## Set exercise:
Copy out all lines that hold "scene".

## Rows from a 3D modeling dataset:

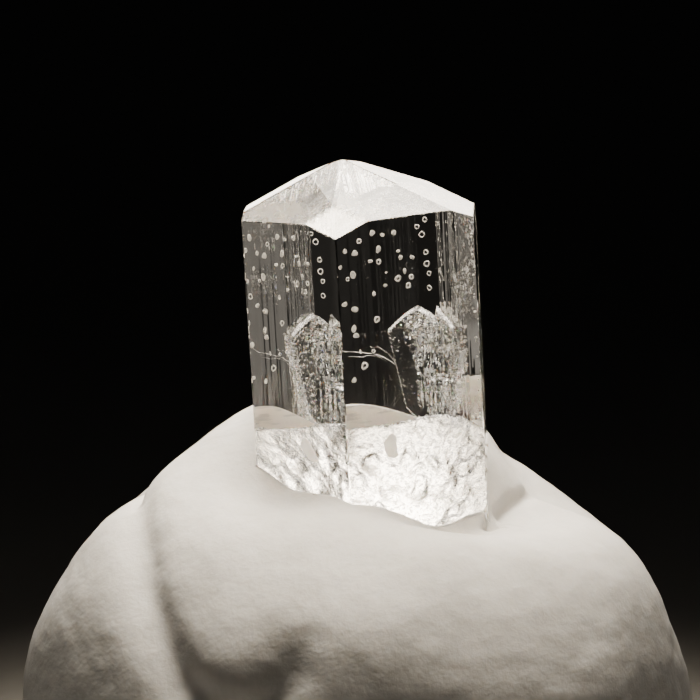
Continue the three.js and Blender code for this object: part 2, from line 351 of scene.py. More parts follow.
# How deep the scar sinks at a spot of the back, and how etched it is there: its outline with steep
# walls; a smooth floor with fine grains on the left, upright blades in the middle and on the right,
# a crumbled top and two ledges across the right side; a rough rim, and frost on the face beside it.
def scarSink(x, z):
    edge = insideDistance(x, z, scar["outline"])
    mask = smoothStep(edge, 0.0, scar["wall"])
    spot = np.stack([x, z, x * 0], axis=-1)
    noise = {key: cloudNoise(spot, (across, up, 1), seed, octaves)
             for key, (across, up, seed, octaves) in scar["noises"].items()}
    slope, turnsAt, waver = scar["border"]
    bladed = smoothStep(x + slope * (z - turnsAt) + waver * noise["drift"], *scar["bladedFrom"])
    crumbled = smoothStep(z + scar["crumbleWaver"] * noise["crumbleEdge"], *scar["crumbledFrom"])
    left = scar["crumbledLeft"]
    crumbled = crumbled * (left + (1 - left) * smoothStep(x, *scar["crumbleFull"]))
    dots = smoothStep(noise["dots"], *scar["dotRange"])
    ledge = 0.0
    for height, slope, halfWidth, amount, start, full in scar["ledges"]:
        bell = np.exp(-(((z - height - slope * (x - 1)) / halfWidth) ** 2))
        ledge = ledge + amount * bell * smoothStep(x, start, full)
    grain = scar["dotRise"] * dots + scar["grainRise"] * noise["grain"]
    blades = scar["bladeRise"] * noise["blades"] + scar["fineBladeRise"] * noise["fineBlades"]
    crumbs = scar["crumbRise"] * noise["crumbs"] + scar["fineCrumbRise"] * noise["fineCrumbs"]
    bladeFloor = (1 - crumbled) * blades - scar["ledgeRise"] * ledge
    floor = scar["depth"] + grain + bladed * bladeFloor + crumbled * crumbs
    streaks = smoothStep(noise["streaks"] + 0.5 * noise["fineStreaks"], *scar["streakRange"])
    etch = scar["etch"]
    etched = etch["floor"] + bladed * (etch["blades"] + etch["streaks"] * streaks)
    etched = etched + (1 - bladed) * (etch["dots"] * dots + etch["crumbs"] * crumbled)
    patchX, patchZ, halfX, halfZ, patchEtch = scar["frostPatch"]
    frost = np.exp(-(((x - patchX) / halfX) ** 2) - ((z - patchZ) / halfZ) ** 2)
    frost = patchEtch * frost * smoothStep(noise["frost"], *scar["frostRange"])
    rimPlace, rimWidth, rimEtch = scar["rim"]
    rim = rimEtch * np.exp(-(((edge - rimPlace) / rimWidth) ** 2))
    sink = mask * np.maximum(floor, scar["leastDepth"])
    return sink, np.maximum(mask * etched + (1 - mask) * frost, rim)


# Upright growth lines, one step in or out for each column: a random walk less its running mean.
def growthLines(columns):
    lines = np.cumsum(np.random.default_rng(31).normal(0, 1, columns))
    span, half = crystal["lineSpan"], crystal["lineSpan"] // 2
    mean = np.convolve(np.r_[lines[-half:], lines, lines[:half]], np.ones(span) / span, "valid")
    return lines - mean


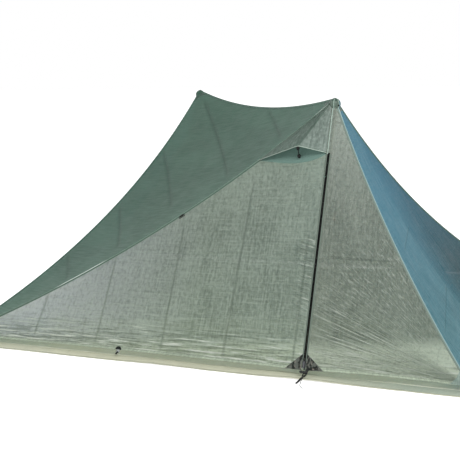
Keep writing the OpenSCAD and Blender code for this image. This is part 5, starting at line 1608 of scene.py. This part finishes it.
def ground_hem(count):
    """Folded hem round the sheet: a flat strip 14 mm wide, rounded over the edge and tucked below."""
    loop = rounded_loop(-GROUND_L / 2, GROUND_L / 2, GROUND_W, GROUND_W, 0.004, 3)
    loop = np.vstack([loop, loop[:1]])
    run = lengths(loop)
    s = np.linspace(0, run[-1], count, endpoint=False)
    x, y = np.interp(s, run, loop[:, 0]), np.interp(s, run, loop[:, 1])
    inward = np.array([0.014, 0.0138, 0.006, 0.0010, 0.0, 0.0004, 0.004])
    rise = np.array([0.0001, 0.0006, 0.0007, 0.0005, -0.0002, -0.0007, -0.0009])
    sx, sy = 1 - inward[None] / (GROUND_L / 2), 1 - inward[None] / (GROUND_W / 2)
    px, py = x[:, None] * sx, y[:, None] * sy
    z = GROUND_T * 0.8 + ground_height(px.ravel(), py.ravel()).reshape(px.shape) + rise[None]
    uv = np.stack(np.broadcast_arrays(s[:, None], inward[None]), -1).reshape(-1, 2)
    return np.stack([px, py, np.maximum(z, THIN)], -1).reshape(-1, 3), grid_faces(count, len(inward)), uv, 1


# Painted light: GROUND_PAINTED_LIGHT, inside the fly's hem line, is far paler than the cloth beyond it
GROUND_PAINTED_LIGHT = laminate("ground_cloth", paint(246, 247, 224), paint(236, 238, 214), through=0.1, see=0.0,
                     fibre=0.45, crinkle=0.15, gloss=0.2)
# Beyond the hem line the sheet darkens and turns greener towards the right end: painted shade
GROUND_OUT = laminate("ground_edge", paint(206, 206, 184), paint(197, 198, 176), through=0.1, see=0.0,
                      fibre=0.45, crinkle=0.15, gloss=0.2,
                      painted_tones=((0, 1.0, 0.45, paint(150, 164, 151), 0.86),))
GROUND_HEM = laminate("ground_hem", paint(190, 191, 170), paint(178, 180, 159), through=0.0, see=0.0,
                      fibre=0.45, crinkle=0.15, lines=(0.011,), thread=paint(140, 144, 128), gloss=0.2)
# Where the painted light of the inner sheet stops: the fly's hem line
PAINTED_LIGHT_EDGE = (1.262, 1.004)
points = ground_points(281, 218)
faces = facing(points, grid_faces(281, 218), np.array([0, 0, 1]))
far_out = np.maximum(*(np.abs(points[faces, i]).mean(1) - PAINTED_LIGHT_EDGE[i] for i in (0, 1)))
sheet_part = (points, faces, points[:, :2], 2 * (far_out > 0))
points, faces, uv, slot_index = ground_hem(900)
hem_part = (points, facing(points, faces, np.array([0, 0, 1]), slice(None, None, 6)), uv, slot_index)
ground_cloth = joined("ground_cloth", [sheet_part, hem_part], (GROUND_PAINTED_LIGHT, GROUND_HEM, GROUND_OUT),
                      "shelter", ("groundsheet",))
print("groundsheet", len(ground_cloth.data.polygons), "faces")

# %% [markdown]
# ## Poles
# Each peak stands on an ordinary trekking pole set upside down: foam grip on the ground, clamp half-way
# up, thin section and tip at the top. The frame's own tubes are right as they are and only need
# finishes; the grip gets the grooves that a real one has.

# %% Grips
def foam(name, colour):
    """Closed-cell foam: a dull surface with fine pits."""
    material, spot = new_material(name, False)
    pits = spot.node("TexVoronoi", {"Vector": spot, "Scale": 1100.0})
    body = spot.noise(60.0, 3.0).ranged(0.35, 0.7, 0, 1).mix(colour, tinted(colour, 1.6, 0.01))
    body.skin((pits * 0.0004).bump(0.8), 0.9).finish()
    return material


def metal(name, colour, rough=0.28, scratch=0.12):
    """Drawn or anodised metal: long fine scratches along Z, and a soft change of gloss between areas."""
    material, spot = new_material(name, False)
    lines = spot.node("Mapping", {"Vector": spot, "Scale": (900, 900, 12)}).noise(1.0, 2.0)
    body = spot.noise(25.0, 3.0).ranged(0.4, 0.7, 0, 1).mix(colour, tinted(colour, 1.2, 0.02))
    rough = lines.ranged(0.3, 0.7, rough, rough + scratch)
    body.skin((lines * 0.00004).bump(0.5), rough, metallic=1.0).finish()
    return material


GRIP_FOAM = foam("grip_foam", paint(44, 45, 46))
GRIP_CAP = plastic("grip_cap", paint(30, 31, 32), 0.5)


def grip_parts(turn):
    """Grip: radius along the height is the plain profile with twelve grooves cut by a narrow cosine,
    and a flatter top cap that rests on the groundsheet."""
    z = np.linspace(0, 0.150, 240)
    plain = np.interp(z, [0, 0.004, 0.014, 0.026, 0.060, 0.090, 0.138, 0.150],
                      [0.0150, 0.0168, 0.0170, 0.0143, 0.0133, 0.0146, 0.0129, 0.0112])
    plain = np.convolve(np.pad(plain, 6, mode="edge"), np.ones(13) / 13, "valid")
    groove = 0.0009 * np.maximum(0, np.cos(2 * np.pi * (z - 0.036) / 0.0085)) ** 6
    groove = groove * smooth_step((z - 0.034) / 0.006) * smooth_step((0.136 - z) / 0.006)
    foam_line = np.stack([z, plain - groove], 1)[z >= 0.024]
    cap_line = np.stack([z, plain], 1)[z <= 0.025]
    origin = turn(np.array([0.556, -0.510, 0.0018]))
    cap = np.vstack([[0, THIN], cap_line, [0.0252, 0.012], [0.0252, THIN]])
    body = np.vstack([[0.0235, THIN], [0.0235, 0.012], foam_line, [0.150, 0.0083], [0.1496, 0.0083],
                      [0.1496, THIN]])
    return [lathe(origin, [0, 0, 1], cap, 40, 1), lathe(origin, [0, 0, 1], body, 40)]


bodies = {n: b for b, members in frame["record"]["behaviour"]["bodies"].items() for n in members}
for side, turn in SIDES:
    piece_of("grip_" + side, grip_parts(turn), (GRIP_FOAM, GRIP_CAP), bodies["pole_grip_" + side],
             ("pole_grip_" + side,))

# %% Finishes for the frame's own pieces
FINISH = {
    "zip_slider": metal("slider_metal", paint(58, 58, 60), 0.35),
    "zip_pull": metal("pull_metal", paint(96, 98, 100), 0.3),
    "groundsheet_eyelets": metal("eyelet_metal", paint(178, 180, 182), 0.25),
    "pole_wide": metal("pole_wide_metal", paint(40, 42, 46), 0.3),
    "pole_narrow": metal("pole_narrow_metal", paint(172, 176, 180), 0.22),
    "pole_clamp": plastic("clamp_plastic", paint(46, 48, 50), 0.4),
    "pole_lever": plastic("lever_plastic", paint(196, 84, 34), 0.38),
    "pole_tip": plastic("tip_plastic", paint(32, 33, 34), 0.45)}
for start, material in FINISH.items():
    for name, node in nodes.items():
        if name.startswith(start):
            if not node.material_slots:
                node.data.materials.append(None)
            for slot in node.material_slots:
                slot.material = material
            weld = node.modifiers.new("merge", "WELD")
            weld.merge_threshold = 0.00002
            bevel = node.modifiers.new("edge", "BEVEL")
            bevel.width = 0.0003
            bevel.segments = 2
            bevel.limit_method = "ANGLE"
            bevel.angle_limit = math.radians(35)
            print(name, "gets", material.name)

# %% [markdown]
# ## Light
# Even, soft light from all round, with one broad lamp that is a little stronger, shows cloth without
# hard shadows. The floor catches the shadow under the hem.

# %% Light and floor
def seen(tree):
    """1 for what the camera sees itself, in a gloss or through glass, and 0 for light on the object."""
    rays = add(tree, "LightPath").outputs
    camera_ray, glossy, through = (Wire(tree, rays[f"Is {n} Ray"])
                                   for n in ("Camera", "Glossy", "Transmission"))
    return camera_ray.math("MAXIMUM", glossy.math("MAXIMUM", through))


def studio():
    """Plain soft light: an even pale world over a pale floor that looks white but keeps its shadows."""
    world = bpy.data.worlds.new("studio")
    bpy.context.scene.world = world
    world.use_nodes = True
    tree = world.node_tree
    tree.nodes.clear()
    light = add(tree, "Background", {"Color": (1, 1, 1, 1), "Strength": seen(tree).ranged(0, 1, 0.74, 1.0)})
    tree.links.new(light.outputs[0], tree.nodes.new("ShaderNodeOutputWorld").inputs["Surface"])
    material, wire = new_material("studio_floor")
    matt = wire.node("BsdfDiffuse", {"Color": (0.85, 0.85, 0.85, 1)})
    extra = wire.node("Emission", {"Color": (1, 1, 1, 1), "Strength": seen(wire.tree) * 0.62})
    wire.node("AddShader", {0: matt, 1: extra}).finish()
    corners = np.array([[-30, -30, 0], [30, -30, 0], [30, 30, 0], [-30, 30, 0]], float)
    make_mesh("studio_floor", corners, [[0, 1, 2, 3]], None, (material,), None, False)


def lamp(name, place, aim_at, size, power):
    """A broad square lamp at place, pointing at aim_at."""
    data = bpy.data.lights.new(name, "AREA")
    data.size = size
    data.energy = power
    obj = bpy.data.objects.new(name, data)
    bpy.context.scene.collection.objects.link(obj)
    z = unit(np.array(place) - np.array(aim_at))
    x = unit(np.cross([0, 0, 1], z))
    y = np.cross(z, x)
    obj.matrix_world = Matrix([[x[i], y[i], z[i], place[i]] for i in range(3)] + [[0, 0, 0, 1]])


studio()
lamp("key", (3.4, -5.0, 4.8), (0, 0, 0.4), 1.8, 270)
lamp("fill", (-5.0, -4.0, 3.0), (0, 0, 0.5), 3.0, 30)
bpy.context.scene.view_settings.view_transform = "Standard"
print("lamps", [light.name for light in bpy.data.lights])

## Answer for the task:
Continue the three.js and Blender code for this object: part 2, from line 351 of scene.py. More parts follow.
Keep writing the OpenSCAD and Blender code for this image. This is part 5, starting at line 1608 of scene.py. This part finishes it.
    bpy.context.scene.world = world
    bpy.context.scene.collection.objects.link(obj)
bpy.context.scene.view_settings.view_transform = "Standard"